It’s common wisdom that the question most likely to be asked in an interview is, “Tell me about yourself.”

But that’s not true.

The most common interview question happens before the interview even starts: “Did you find our office okay?” or “How was your commute?”

Be careful how you reply. Your answer will likely determine whether you’re hired. Most employers say they make up their mind about candidates based on the quality of their small talk, and one-third claim they know whether to hire someone within the first 90 seconds.

This is why, when I coach people about their careers, my most common advice is, “Just say yes.” Even if you were in a five-car pileup or saw a fight on the subway, your answer should be positive. “It was great. Your directions were helpful.”

More than Interviews

This isn’t just true for interviews. As colleagues, we should be known as people who say yes. “Do you have five minutes to talk through this problem with me?” Yes. “Could you help me with this project?” Yes. “Can I get your advice about something?” Yes.

Wouldn’t it be great if we, as Christians, were known by our colleagues as the most helpful people in our workplaces? After all, helping others is one way to love our neighbors. It should be a joy to say yes to those who need something we can give them.

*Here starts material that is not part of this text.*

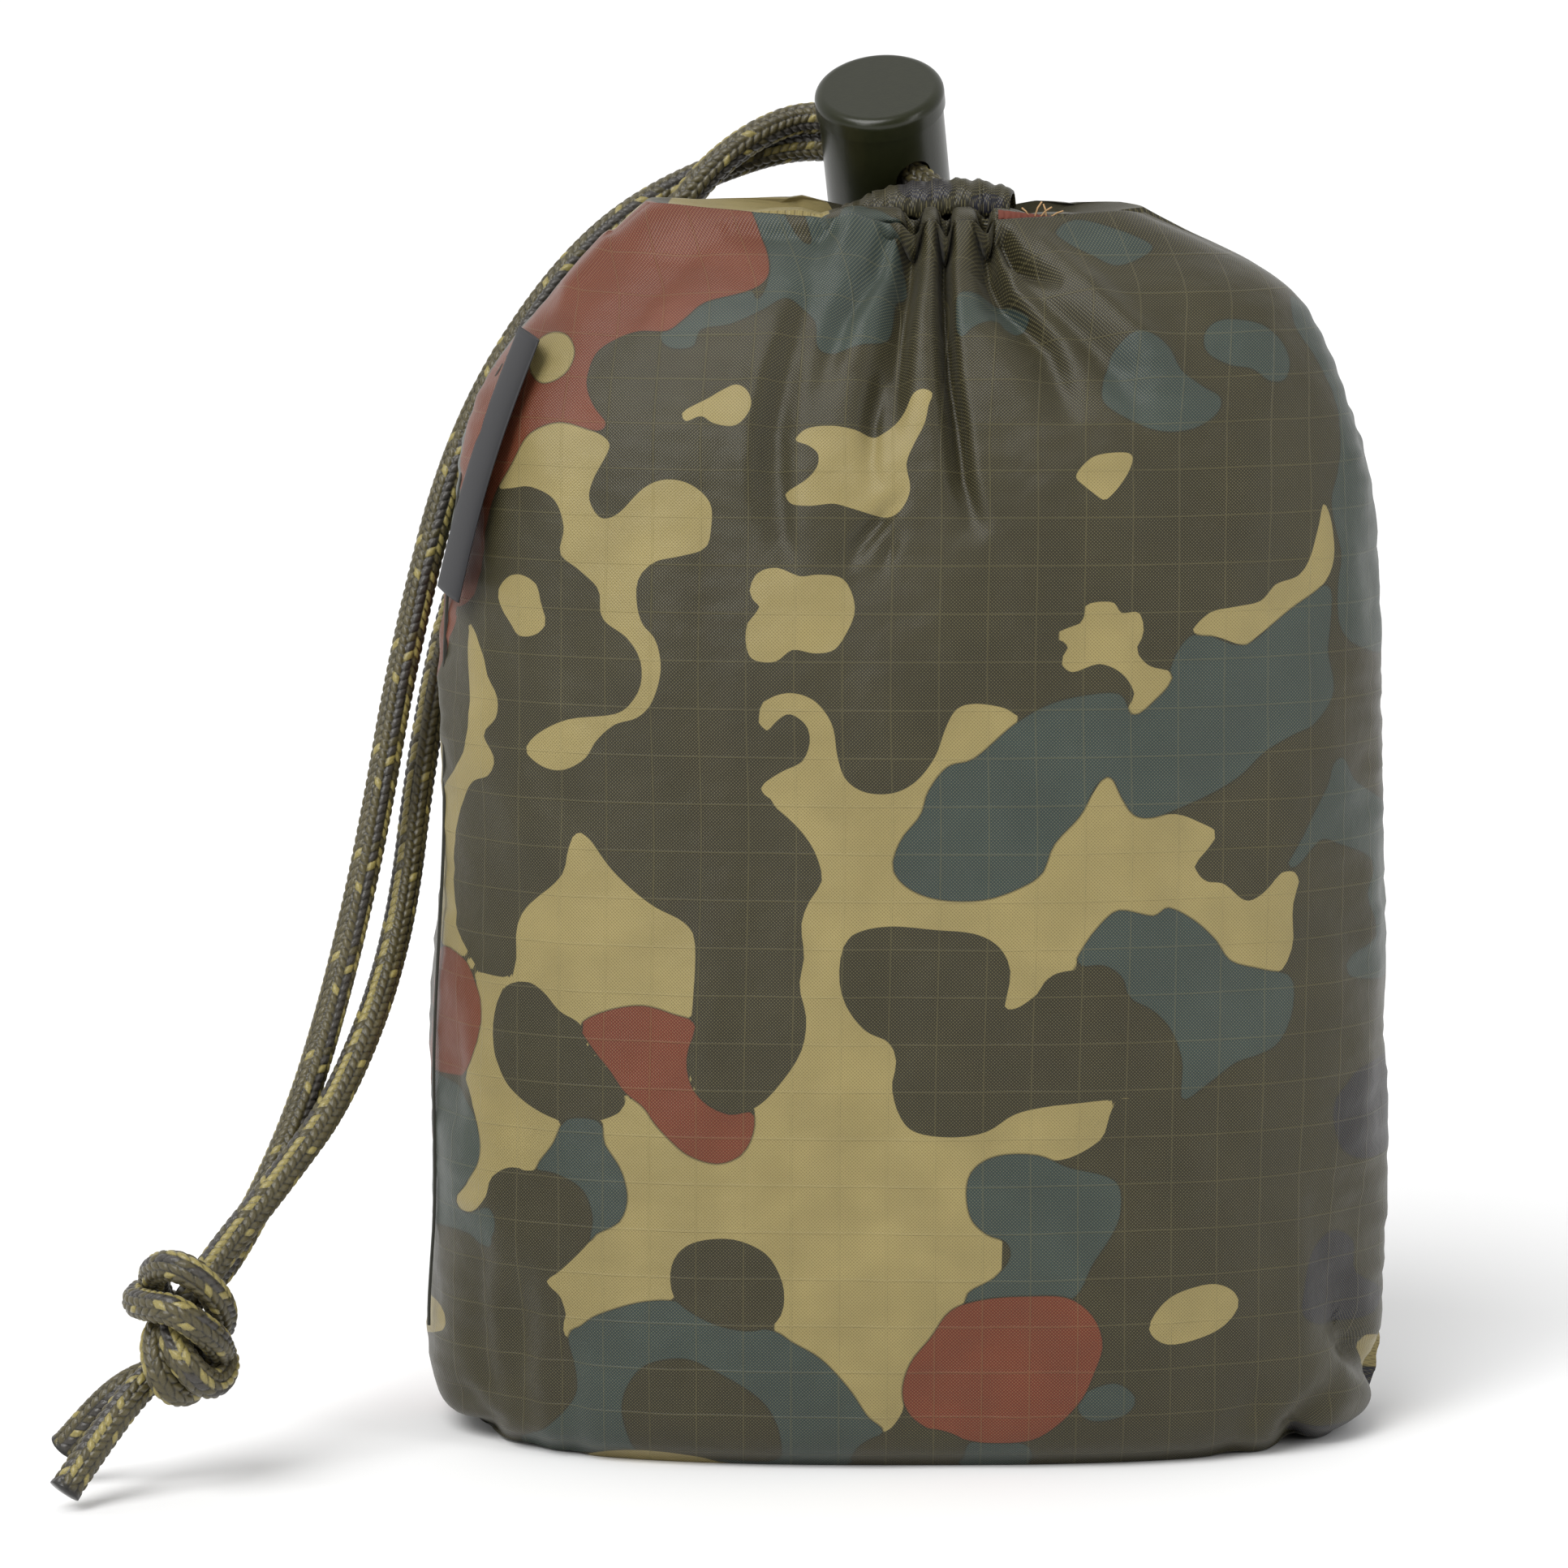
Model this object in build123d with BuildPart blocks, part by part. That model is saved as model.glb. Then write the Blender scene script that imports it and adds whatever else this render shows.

For me, though, uttering yes is too often a burden, since one of my idols is efficiency. I want to be productive and finish as much work as possible, and other people are obstacles to that. Their problems are messy, and I fear getting roped into something that will end up taking more time than I anticipated.

I also too often assume my work is more urgent or important than theirs. Can’t they figure this out on their own? Do they not realize I have my own work to do, too?

Yes in Christ

On one of his missionary trips, Paul planned to visit Corinth twice—on his way to and from Macedonia. This was his plan, and the Corinthians heard about it. But then something happened, Paul changed his mind, and rumors started circulating that Paul’s heart was divided. He loved them and wanted to see them, but maybe not as much as he loved his own convenience. 

Writing to them, though, Paul doesn’t hold back:

Was I vacillating when I wanted to do this? Do I make my plans according to the flesh, ready to say “Yes, yes” and “No, no” at the same time? As surely as God is faithful, our word to you has not been Yes and No. For the Son of God, Jesus Christ, whom we proclaimed among you, Silvanus and Timothy and I, was not Yes and No, but in him it is always Yes. For all the promises of God find their Yes in him. (2 Cor. 1:17–20)

John Piper paraphrases what Paul is saying:

Our planning and preaching are not fickle; they are not double minded; they are unified; they are YES to you. We live for your good. We are for you and not against you. Our life and ministry is a resounding YES, YES, YES! Yes to your joy! Yes to your holiness! Yes to your faith and hope and love and peace and power! . . . My heart is not divided toward you because God’s heart is not divided toward you.

Spiritually, this means all of God’s promises for our good come to focus in his Son. He confirms them, secures them, and purchases them for all who belong to him (Gal. 3:14, 22; Eph. 3:6; Heb. 9:15; Rom. 15:8). Jesus is God’s yes to all who believe. He is for us, not against us (Rom. 8:31).

We should say yes to our colleagues because we want them to know we are for them, too. For their joy. For their holiness. For their faith and hope and love and peace and power. Even if they don’t know yet know Christ, we are for them because Christ was for us while we were still lost (Rom. 5:8). In a world where everyone is looking out for themselves, we want them to know that we want to serve them. And that starts with simply saying yes to helping them, sharing our possessions with them, or going the extra mile for them (Matt. 5:40–41).

When No Is Necessary

Sometimes, however, we have to say no. In fact, even when Paul told the Corinthians he was for them, he still said no to changing his new travel plans.

But there’s a secret to saying no without leaving a sting. My sister-in-law discovered it when she, as a foster parent to six boys and an adoptive mom to my nephew, was reading a book on how to raise children from hard places. Such kids, the book says, always hear no in their families of origin. “No, there is no one to pick you up.” “No, you can’t have that.”

The book recommends that, when saying no, you can still say yes. Confused? I was, too. But then I started to try it.

The other day, someone from my church asked me to do something for an upcoming event. It would’ve required me to leave my office for more than two hours, which I couldn’t do. But instead of simply saying no, I said, “I really want to say yes since I always want to help you out and this would be such fun, but I won’t be able to get away from the office for that long this week.”

I really want to say yes, but I’m afraid I have to say no.

That was the book’s advice. And it worked. She replied, “Absolutely! Understood!”

To me, saying yes seemed inauthentic at first. But I found this was true only because my default over the years shifted at some point from yes to no, and I had to retrain myself—which I’m still doing. The more I remember that all of God’s promises are yes in Christ and that God is for me, the more willing and able I am to say yes to my colleagues. It’s not too hard, and it’s very powerful.


Personal note: I want to dedicate this post to one of my colleagues at The King’s College, Dr. Kimberly Thornbury, who always says yes. Her door is always open and, even when she has many things on her plate, she is willing to help—even when my work has nothing to do with hers.